It has become known amongst my friends that I am the unassuming finance nerd, so every once in a while it will get me into a conversation that leaves at least one person at the table taken aback. Let me note that I use the term “unassuming” loosely; I did get my undergrad degree in Marketing, I do watch Shark Tank obsessively and I live with two accountants that I happily engage in chats with regarding what they are studying for their next round of CPA exams. Anyways, this inconspicuousness will get me into a conversation that leaves some eyebrows raised…in a good way. This happened to me about a week ago at a best friend’s birthday dinner. Hey, we don’t only talk about the Kardashians.
Over dinner we were all joking around about what my friend, who is a year younger than most of us, could accomplish over the next year in her life without Lilly Allen or Taylor Swift’s lyrical input about being anything older than 22. Because there is so much room to grow (and room for error) without the genius input of these two singers, we all started enthusiastically throwing around ideas like, “visit China!” “run a marathon!” and “finish a five pound burger!”. Although these ideas are very twenty something-ish, Birthday Girl’s idea took us all by surprise. After she finished taking a gulp of her wine she shouted, “I want to finish saving for my Emergency Fund!” Huh?
Birthday Girl is certainly on the right track. A financial Emergency Fund is one of the first things that everyone needs to have under their belt by their mid to late twenties. No, it’s not for those leather boots that you have been salivating over. Rather, it helps you to avoid overspending and going into debt due to a real life emergency, which can be anything from losing your job to getting in a car accident. Most experts suggest that it be the equivalent of three months’ worth of living expenses, including rent, food and transportation costs. Don’t let that statement make your eyes glaze over and your heart start to palpitate. Here are a few tips to make achieving your Emergency Fund goal easier!
Don’t Underestimate What You Spend – It’s rough to come up with an estimate of how much you spend over a month in a certain category off of the top of your head. Spend a month tracking your expenses by registering on a website like www.mint.com or simply creating a note on your phone that you update every time you hand over cash, check or credit card. An accurate budget estimate will keep you from coming up short in the long run.
Set a Realistic Time Frame – An Emergency Fund is something that can be saved for over a two to three year period. Setting a realistic time frame to save for your Emergency Fund will take some of the pressure off of you, but at the same time a designated time will keep you from putting your Emergency Fund on the back burner.
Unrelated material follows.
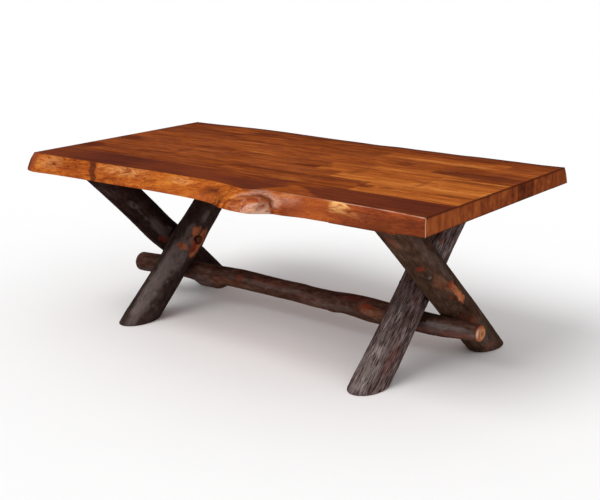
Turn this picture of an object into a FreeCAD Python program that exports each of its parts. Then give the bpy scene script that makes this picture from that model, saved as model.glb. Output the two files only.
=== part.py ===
import FreeCAD, Part
import os
import Sketcher
from FreeCAD import Placement, Rotation, Vector

# Rustic hickory coffee table: a glued stave top with live edges on two crossed pairs of bark-on logs.
# The origin lies on the floor under the middle of the top, +X runs along the top and +Z points up.
# The front, with the burl, faces -Y.

# Driving sizes in millimetres, and one angle in degrees
SIZES = {
    # Top
    "top_length": 1220,
    "top_width": 610,
    "top_thickness": 40,
    "table_height": 447,
    "front_board_width": 110,
    "back_board_width": 83,
    "front_edge_reach": 62,
    "back_edge_reach": 14,
    "end_round": 2.5,
    # Crossed logs
    "base_offset_x": 8,
    "base_offset_y": 6.5,
    "frame_spacing": 833,
    "log_spacing": 79,
    "lean_angle": 46,
    "crossing_height": 186,
    "leg_radius": 40.5,
    "seat_length": 56,
    "seat_margin": 8,
    # Stretcher
    "stretcher_left_reach": 569,
    "stretcher_right_reach": 555,
    "stretcher_radius": 24.7,
    "stretcher_height": 103,
    "stretcher_crook": 16,
    "stretcher_end_round": 6,
    # Cleats
    "cleat_length": 570,
    "cleat_width": 170,
    "cleat_thickness": 19,
    "cleat_bevel": 13,
    # Lag screws through the crossings
    "crossing_shank_radius": 4.75,
    "crossing_shank_length": 125,
    "crossing_head_radius": 8.25,
    "crossing_head_height": 6.5,
    "crossing_washer_radius": 12.5,
    "crossing_washer_thickness": 2.5,
    "crossing_spot_depth": 5,
    # Lag screws from the cleats into the legs
    "leg_shank_radius": 4,
    "leg_shank_length": 63,
    "leg_head_radius": 7.4,
    "leg_head_height": 5,
    "leg_recess_depth": 8,
    "leg_screw_inset": 20,
    # Screws from the stretcher into the legs
    "stretcher_shank_radius": 3.2,
    "stretcher_shank_length": 68,
    "stretcher_head_radius": 6.4,
    "stretcher_head_height": 4.5,
    "stretcher_recess_depth": 8,
    "stretcher_recess_radius": 8,
    # Screws from the cleats into the top
    "cleat_shank_radius": 2.5,
    "cleat_shank_length": 42,
    "cleat_head_radius": 4.8,
    "cleat_head_height": 3.2,
    "cleat_slot_length": 11,
    "cleat_screw_edge": 30,
    "cleat_screw_pitch": 225,
    # Fits
    "drill_clearance": 0.3,
    "recess_clearance": 1,
    "cut_overrun": 30,
}

# Glue lines between the stave rows, from the front board to the back board, as shares of that width
GLUE_LINE_SHARES = (0, 0.22, 0.343, 0.535, 0.607, 0.784, 0.859, 1)

# Butt joints in each row of staves, as shares of the length from the left end
BUTT_JOINT_SHARES = (
    (0.44, 0.775),
    (0.246, 0.676),
    (0.352, 0.607, 0.861),
    (0.156, 0.451, 0.7),
    (0.23, 0.54, 0.816),
    (0.336, 0.725),
    (0.217, 0.615, 0.918),
)

# Front live edge: the place along the half length, then how far the top arris, the middle of the face
# and the bottom arris stand out, as shares of the edge's reach. The burl is near the middle.
FRONT_EDGE_SHARES = (
    (-1, -0.03, 0.2, 0.31),
    (-0.93, -0.02, 0.34, 0.58),
    (-0.8, -0.02, 0.3, 0.53),
    (-0.6, -0.03, 0.27, 0.46),
    (-0.27, -0.1, 0.19, 0.36),
    (-0.03, -0.15, 0.2, 0.4),
    (0.09, -0.09, 0.32, 0.56),
    (0.17, 0.07, 0.6, 0.84),
    (0.24, 0.2, 0.75, 1.02),
    (0.305, 0.02, 0.66, 0.95),
    (0.37, -0.12, 0.4, 0.65),
    (0.44, -0.14, 0.23, 0.47),
    (0.56, -0.13, 0.15, 0.32),
    (0.78, -0.08, 0.14, 0.26),
    (1, 0.1, 0.13, 0.1),
)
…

Contribute Weekly – Weekly contributions to your emergency fund will not only help you reach your goal faster, but it will also form an invaluable habit of saving that will quickly become natural. One of the easiest ways to do this is to set up an automatic withdrawal from your checking account into your savings account. Your weekly contribution doesn’t have to be huge either. The larger the amount the better, but even $15 a week can make a huge difference. That’s the equivalent of cooking one meal at home as opposed to going out to dinner. Not too shabby!
Contribute Monthly – Some months we get lucky and have a little extra cash left after paying the bills. This is exactly when the green light goes off for a little extra saving! Set a goal of what you want left in your bank account at the end of the month, and if you have exceeded that goal, transfer whatever you have left. Want $700 left in your banking account at the end of the month and end up $716.63? Put the $16.63 in your Emergency Fund. I promise you will be surprised at how quickly it adds up!
Following these tips, both you and Birthday Girl can be well on your way to reaching your Emergency Fund goal this year. Trust me, the sense of security gained from an Emergency Fund is priceless.